## Start Input for this task

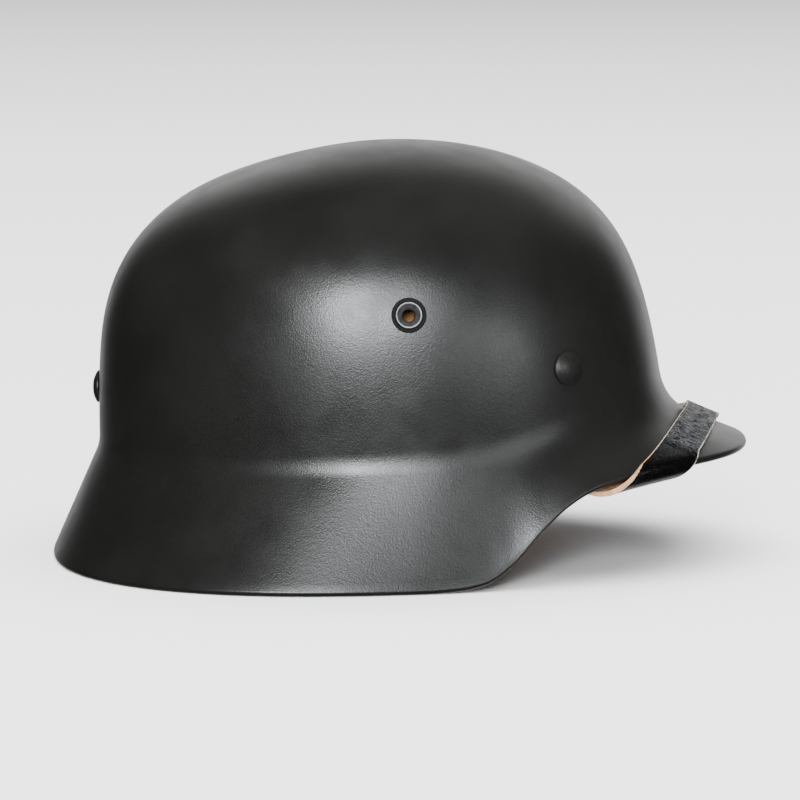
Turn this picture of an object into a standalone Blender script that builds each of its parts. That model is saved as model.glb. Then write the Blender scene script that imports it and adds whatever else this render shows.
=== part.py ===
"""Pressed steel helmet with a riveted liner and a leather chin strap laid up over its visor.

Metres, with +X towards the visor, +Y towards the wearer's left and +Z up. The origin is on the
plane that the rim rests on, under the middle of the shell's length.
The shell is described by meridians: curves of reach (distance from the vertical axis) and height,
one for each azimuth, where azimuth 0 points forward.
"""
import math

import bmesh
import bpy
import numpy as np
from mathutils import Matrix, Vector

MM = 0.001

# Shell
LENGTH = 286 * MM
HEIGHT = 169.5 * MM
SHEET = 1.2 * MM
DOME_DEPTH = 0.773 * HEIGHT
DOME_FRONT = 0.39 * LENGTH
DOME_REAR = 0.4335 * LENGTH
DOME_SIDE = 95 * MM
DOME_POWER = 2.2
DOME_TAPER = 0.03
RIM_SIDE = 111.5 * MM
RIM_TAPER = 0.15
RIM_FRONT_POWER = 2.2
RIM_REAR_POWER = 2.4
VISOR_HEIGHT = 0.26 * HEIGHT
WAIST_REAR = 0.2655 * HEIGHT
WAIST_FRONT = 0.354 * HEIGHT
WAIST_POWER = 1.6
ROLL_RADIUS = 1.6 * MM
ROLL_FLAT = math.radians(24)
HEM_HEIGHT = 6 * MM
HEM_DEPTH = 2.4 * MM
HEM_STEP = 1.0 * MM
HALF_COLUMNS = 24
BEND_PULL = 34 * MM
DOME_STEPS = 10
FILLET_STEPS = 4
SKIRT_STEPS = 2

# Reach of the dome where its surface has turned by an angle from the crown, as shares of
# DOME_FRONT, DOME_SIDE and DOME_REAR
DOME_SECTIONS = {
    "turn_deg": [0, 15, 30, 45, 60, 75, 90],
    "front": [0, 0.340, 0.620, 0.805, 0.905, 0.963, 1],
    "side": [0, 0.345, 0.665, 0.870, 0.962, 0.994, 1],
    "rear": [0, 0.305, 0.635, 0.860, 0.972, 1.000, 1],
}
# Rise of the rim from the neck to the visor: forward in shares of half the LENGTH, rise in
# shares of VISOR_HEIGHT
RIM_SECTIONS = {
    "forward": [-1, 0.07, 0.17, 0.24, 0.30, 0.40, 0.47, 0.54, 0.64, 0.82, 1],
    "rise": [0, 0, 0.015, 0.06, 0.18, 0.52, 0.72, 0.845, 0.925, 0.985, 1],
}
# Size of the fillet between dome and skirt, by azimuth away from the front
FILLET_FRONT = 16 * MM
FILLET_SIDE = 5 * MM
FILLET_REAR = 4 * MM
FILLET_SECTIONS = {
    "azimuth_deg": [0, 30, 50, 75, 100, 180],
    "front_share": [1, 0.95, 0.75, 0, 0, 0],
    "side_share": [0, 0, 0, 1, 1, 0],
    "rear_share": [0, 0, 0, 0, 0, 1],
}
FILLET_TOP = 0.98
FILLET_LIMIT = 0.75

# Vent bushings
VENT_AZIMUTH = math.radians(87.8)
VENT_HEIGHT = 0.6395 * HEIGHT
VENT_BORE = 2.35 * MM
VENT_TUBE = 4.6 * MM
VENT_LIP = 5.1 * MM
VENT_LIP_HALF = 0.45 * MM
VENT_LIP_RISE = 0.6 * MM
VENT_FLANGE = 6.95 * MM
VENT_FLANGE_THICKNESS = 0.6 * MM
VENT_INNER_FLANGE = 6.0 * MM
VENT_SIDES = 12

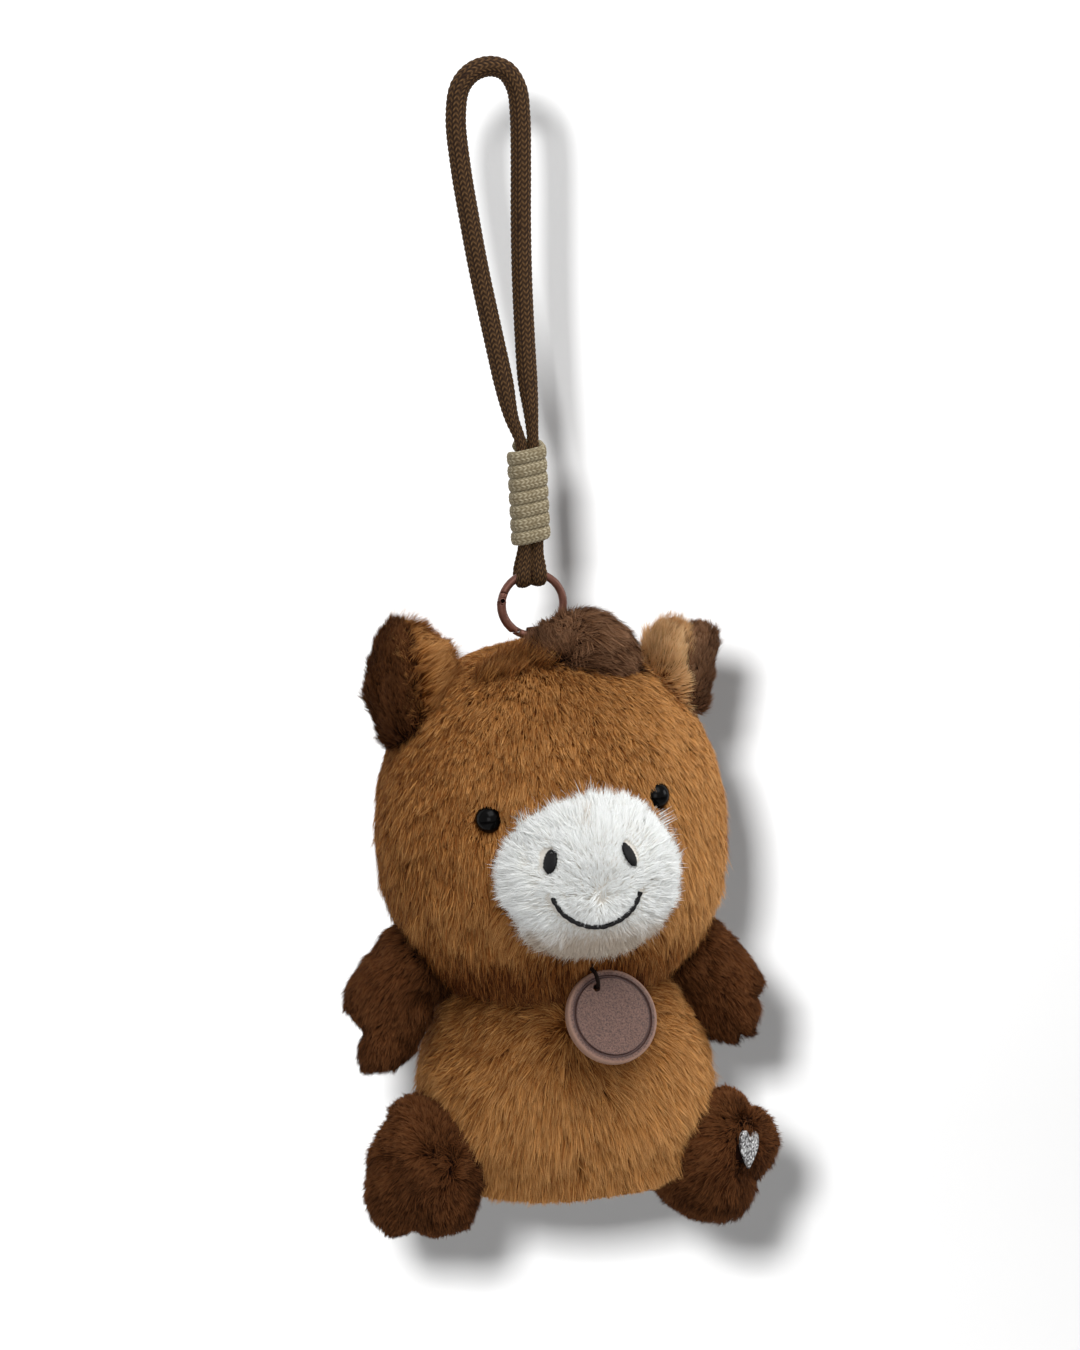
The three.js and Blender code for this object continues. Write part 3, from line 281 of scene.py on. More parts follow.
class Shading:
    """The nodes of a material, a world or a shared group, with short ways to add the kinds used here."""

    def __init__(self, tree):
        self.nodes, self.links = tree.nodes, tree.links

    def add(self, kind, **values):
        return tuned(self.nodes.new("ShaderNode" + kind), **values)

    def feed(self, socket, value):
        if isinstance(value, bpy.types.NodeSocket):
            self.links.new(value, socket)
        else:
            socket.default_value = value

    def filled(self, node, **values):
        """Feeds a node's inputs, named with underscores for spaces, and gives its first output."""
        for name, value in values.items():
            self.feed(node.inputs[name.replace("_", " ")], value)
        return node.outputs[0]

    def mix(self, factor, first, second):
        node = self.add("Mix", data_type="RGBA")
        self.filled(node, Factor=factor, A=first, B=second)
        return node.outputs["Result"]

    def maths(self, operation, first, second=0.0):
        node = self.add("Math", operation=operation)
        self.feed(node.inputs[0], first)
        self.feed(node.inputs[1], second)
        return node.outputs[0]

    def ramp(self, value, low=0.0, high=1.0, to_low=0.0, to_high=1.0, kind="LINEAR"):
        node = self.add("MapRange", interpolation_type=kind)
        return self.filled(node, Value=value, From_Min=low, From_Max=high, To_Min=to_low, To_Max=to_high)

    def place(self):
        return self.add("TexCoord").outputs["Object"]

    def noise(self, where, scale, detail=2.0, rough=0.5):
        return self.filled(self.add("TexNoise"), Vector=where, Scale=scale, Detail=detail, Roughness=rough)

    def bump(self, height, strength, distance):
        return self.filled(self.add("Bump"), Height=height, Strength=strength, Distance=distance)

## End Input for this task

[Your task] Extract every entry in the listing word for word.

[Result for this task]
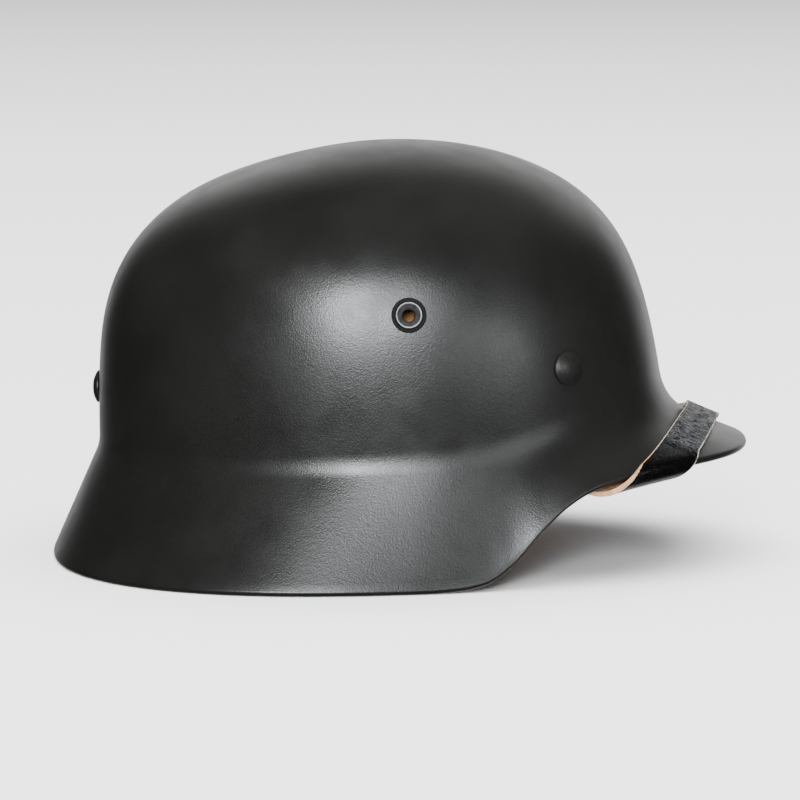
Turn this picture of an object into a standalone Blender script that builds each of its parts. That model is saved as model.glb. Then write the Blender scene script that imports it and adds whatever else this render shows.
=== part.py ===
"""Pressed steel helmet with a riveted liner and a leather chin strap laid up over its visor.

Metres, with +X towards the visor, +Y towards the wearer's left and +Z up. The origin is on the
plane that the rim rests on, under the middle of the shell's length.
The shell is described by meridians: curves of reach (distance from the vertical axis) and height,
one for each azimuth, where azimuth 0 points forward.
"""
import math

import bmesh
import bpy
import numpy as np
from mathutils import Matrix, Vector

MM = 0.001

# Shell
LENGTH = 286 * MM
HEIGHT = 169.5 * MM
SHEET = 1.2 * MM
DOME_DEPTH = 0.773 * HEIGHT
DOME_FRONT = 0.39 * LENGTH
DOME_REAR = 0.4335 * LENGTH
DOME_SIDE = 95 * MM
DOME_POWER = 2.2
DOME_TAPER = 0.03
RIM_SIDE = 111.5 * MM
RIM_TAPER = 0.15
RIM_FRONT_POWER = 2.2
RIM_REAR_POWER = 2.4
VISOR_HEIGHT = 0.26 * HEIGHT
WAIST_REAR = 0.2655 * HEIGHT
WAIST_FRONT = 0.354 * HEIGHT
WAIST_POWER = 1.6
ROLL_RADIUS = 1.6 * MM
ROLL_FLAT = math.radians(24)
HEM_HEIGHT = 6 * MM
HEM_DEPTH = 2.4 * MM
HEM_STEP = 1.0 * MM
HALF_COLUMNS = 24
BEND_PULL = 34 * MM
DOME_STEPS = 10
FILLET_STEPS = 4
SKIRT_STEPS = 2

# Reach of the dome where its surface has turned by an angle from the crown, as shares of
# DOME_FRONT, DOME_SIDE and DOME_REAR
DOME_SECTIONS = {
    "turn_deg": [0, 15, 30, 45, 60, 75, 90],
    "front": [0, 0.340, 0.620, 0.805, 0.905, 0.963, 1],
    "side": [0, 0.345, 0.665, 0.870, 0.962, 0.994, 1],
    "rear": [0, 0.305, 0.635, 0.860, 0.972, 1.000, 1],
}
# Rise of the rim from the neck to the visor: forward in shares of half the LENGTH, rise in
# shares of VISOR_HEIGHT
RIM_SECTIONS = {
    "forward": [-1, 0.07, 0.17, 0.24, 0.30, 0.40, 0.47, 0.54, 0.64, 0.82, 1],
    "rise": [0, 0, 0.015, 0.06, 0.18, 0.52, 0.72, 0.845, 0.925, 0.985, 1],
}
# Size of the fillet between dome and skirt, by azimuth away from the front
FILLET_FRONT = 16 * MM
FILLET_SIDE = 5 * MM
FILLET_REAR = 4 * MM
FILLET_SECTIONS = {
    "azimuth_deg": [0, 30, 50, 75, 100, 180],
    "front_share": [1, 0.95, 0.75, 0, 0, 0],
    "side_share": [0, 0, 0, 1, 1, 0],
    "rear_share": [0, 0, 0, 0, 0, 1],
}
FILLET_TOP = 0.98
FILLET_LIMIT = 0.75

# Vent bushings
VENT_AZIMUTH = math.radians(87.8)
VENT_HEIGHT = 0.6395 * HEIGHT
VENT_BORE = 2.35 * MM
VENT_TUBE = 4.6 * MM
VENT_LIP = 5.1 * MM
VENT_LIP_HALF = 0.45 * MM
VENT_LIP_RISE = 0.6 * MM
VENT_FLANGE = 6.95 * MM
VENT_FLANGE_THICKNESS = 0.6 * MM
VENT_INNER_FLANGE = 6.0 * MM
VENT_SIDES = 12

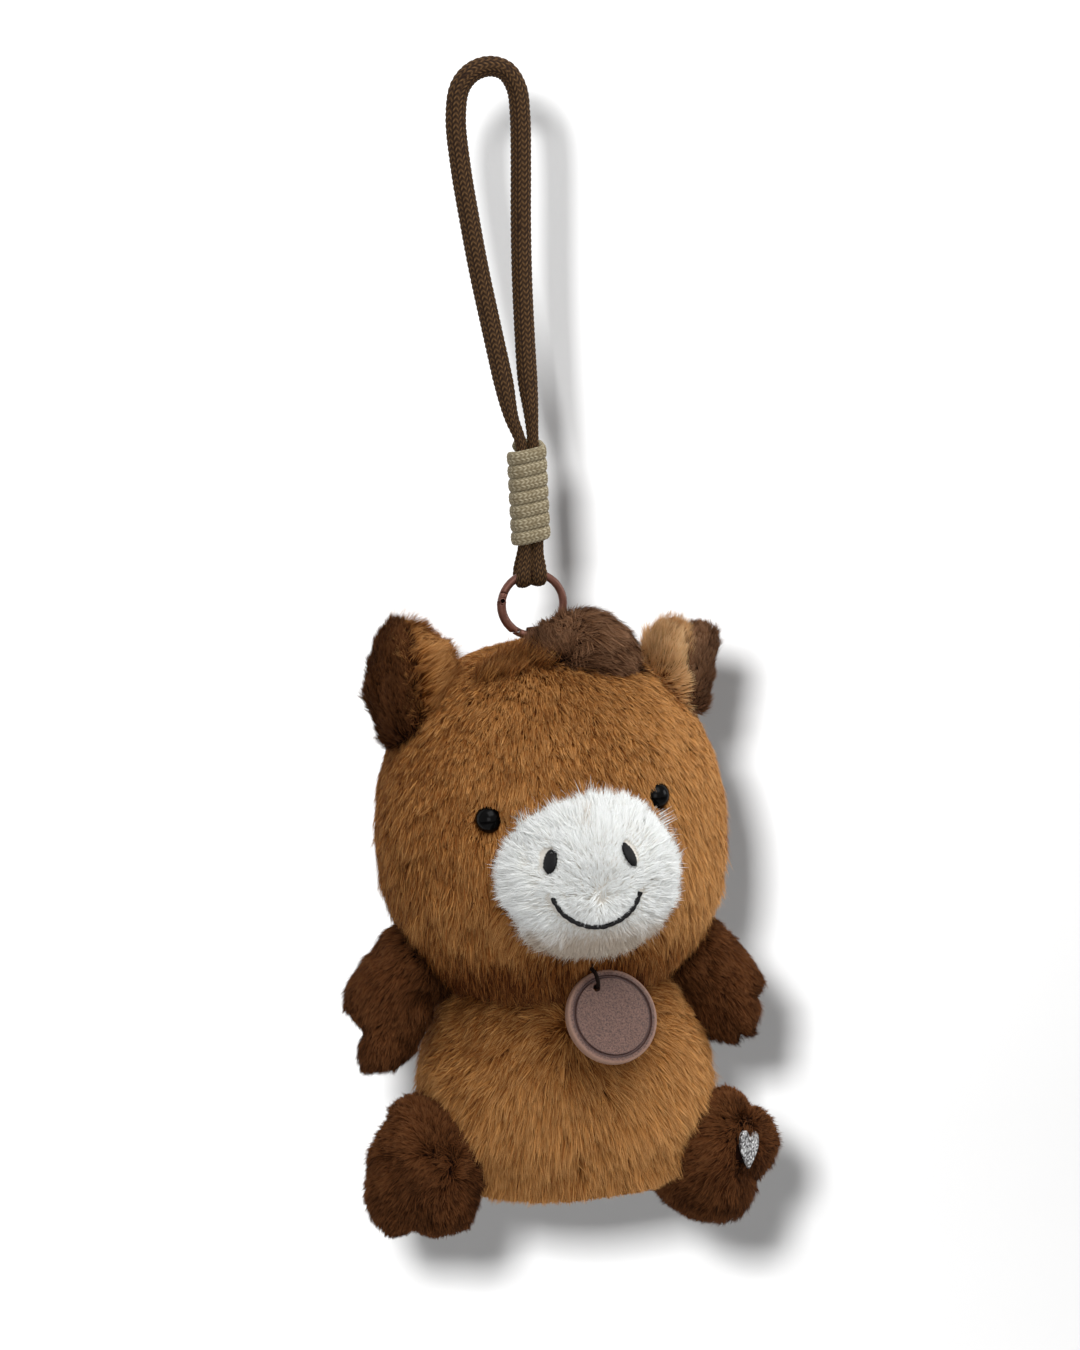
The three.js and Blender code for this object continues. Write part 3, from line 281 of scene.py on. More parts follow.
class Shading:
    """The nodes of a material, a world or a shared group, with short ways to add the kinds used here."""

    def __init__(self, tree):
        self.nodes, self.links = tree.nodes, tree.links

    def add(self, kind, **values):
        return tuned(self.nodes.new("ShaderNode" + kind), **values)

    def feed(self, socket, value):
        if isinstance(value, bpy.types.NodeSocket):
            self.links.new(value, socket)
        else:
            socket.default_value = value

    def filled(self, node, **values):
        """Feeds a node's inputs, named with underscores for spaces, and gives its first output."""
        for name, value in values.items():
            self.feed(node.inputs[name.replace("_", " ")], value)
        return node.outputs[0]

    def mix(self, factor, first, second):
        node = self.add("Mix", data_type="RGBA")
        self.filled(node, Factor=factor, A=first, B=second)
        return node.outputs["Result"]

    def maths(self, operation, first, second=0.0):
        node = self.add("Math", operation=operation)
        self.feed(node.inputs[0], first)
        self.feed(node.inputs[1], second)
        return node.outputs[0]

    def ramp(self, value, low=0.0, high=1.0, to_low=0.0, to_high=1.0, kind="LINEAR"):
        node = self.add("MapRange", interpolation_type=kind)
        return self.filled(node, Value=value, From_Min=low, From_Max=high, To_Min=to_low, To_Max=to_high)

    def place(self):
        return self.add("TexCoord").outputs["Object"]

    def noise(self, where, scale, detail=2.0, rough=0.5):
        return self.filled(self.add("TexNoise"), Vector=where, Scale=scale, Detail=detail, Roughness=rough)

    def bump(self, height, strength, distance):
        return self.filled(self.add("Bump"), Height=height, Strength=strength, Distance=distance)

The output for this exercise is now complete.